If you are comparing casinos, the real question is not “Is this a good casino?” but “Is this a good casino for my bankroll size, my tolerance for rules, and my preferred slot style?” A disciplined player can use a niche brand effectively. A casual player can easily overvalue the headline offer and underweight the friction.
Mini-FAQ
Is Raging Bull a good choice for slot players in CA?
It can be, if you like RTG-style slots and are comfortable with offshore bonus rules. It is a niche fit rather than a universal best-in-class choice.
Are the bonuses always worth taking?
Not always. A high headline bonus can still be weak if wagering is steep, the max cashout is low, or the eligible games are too restrictive.
What is the biggest mistake players make?
They treat the deposit bonus like guaranteed value and skip the fine print. In practice, max bet rules, wagering requirements, and withdrawal caps matter more than the offer size.
How should Canadian players think about banking here?

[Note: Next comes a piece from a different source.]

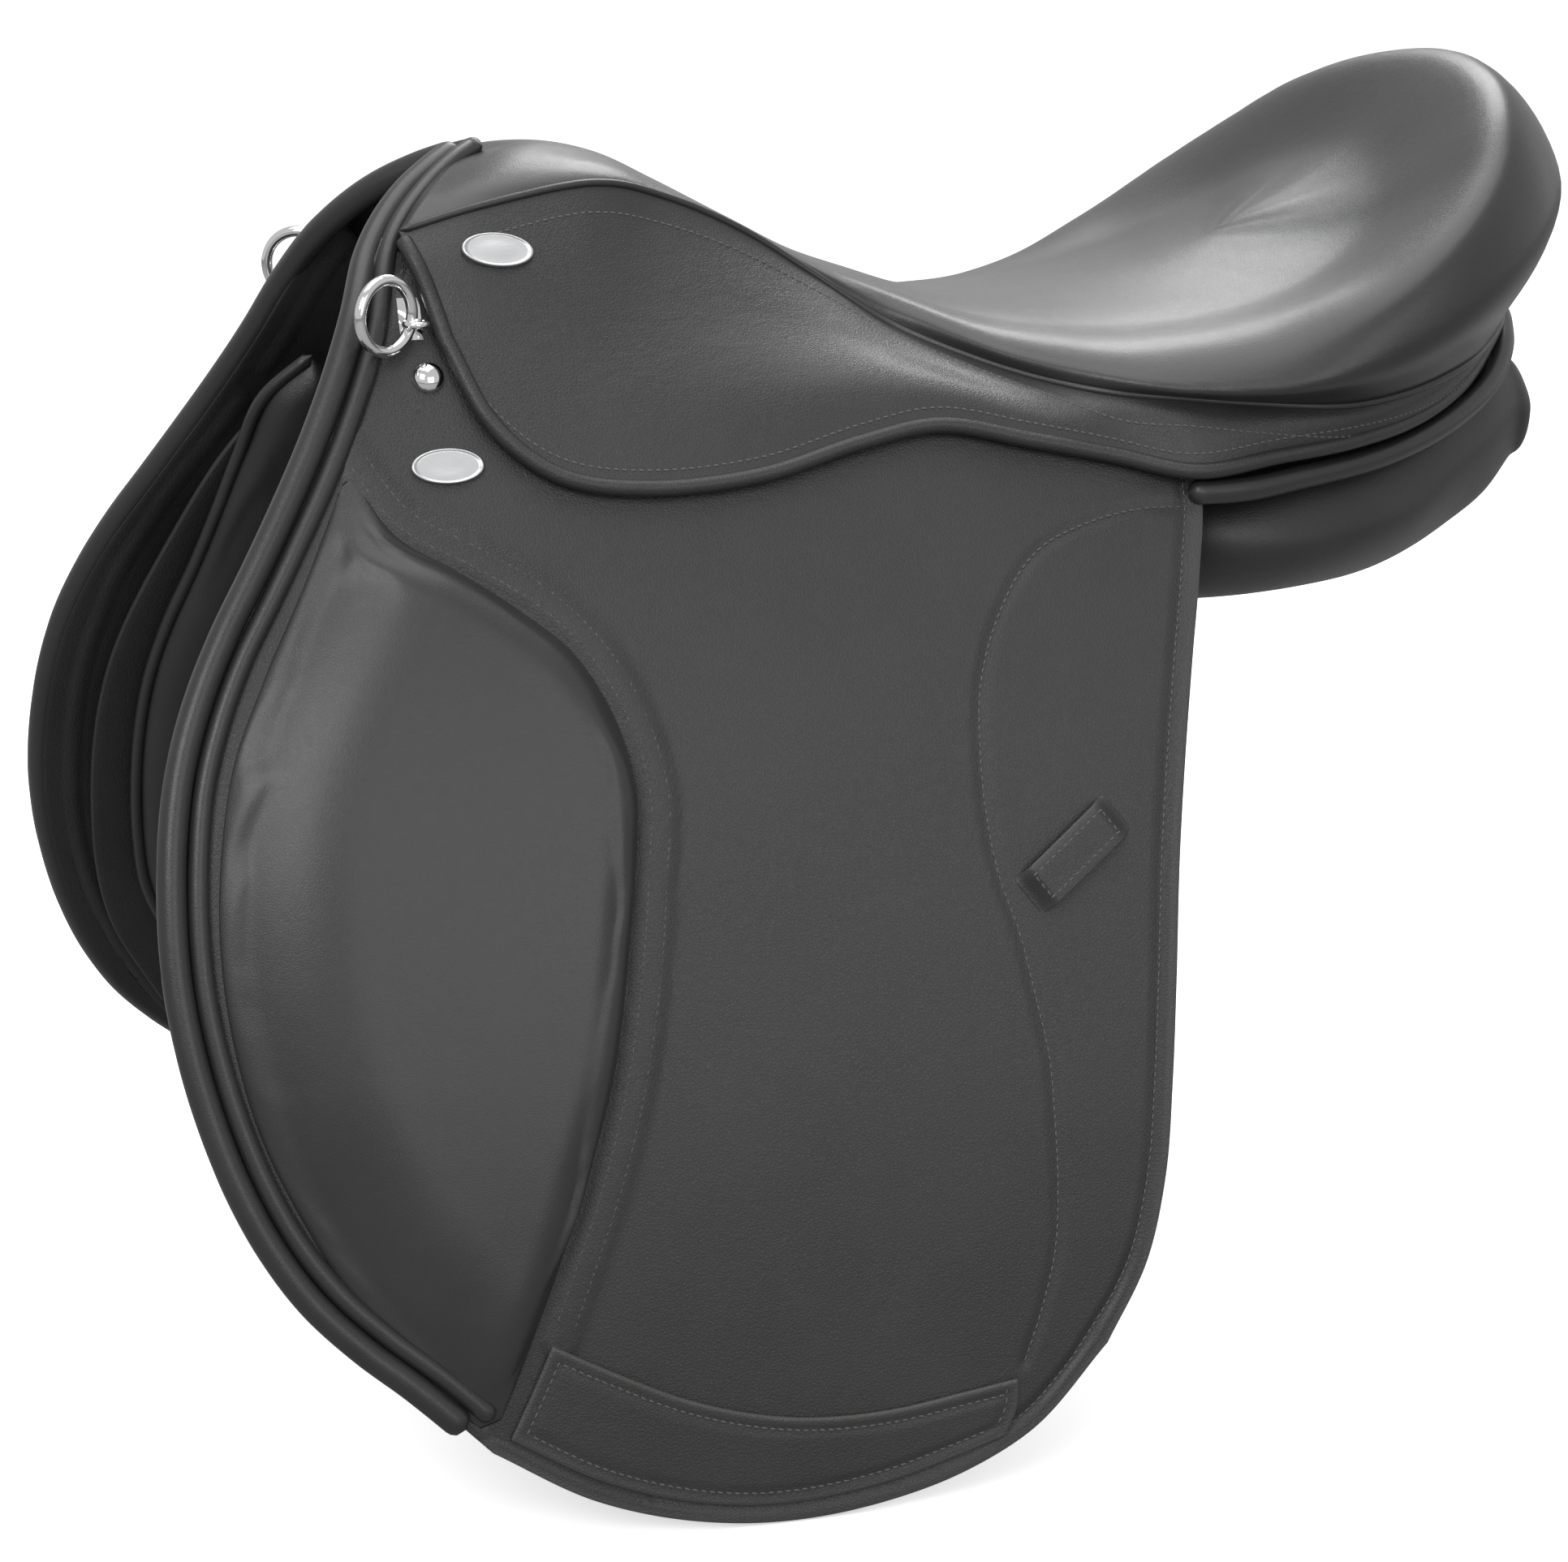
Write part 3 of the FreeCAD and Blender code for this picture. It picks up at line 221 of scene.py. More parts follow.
def surface(name, grid, flip=False, wrap=False):
    """A mesh through a grid of points in millimetres, rows by columns. wrap joins the last column to the first."""
    rows, columns = grid.shape[:2]
    index = np.arange(rows * columns).reshape(rows, columns)
    if wrap:
        index = np.column_stack([index, index[:, :1]])
    quads = np.stack([index[:-1, :-1], index[:-1, 1:], index[1:, 1:], index[1:, :-1]], axis=-1).reshape(-1, 4)
    if flip:
        quads = quads[:, ::-1]
    mesh = bpy.data.meshes.new(name)
    mesh.from_pydata((grid.reshape(-1, 3) * MM).tolist(), [], quads.tolist())
    mesh.shade_smooth()
    piece = bpy.data.objects.new(name, mesh)
    bpy.context.scene.collection.objects.link(piece)
    return piece


def weld(piece, gap=0.00005):
    """Merges points that lie on each other and turns all faces outwards."""
    shape = bmesh.new()
    shape.from_mesh(piece.data)
    bmesh.ops.remove_doubles(shape, verts=shape.verts, dist=gap)
    bmesh.ops.dissolve_degenerate(shape, edges=shape.edges, dist=gap / 5)
    bmesh.ops.recalc_face_normals(shape, faces=shape.faces)
    shape.to_mesh(piece.data)
    shape.free()
    piece.data.shade_smooth()
    return piece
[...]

Start with CAD convenience, then assess deposit acceptance, possible conversion costs, and how straightforward the withdrawal path looks after verification.
Bottom Line
Raging Bull in CA is a slots-first casino with a clear identity: RTG-centric games, promo-heavy positioning, and a classic offshore operating model. That can be useful for experienced players who know how to evaluate wagering, cashout limits, and cashier friction. It is not the most modern or broadest option, but it does offer a recognizable lane for players who prefer legacy slot ecosystems and can handle the trade-offs. The smartest approach is to compare the bonus mechanics and withdrawal pathway before you ever compare the banner art.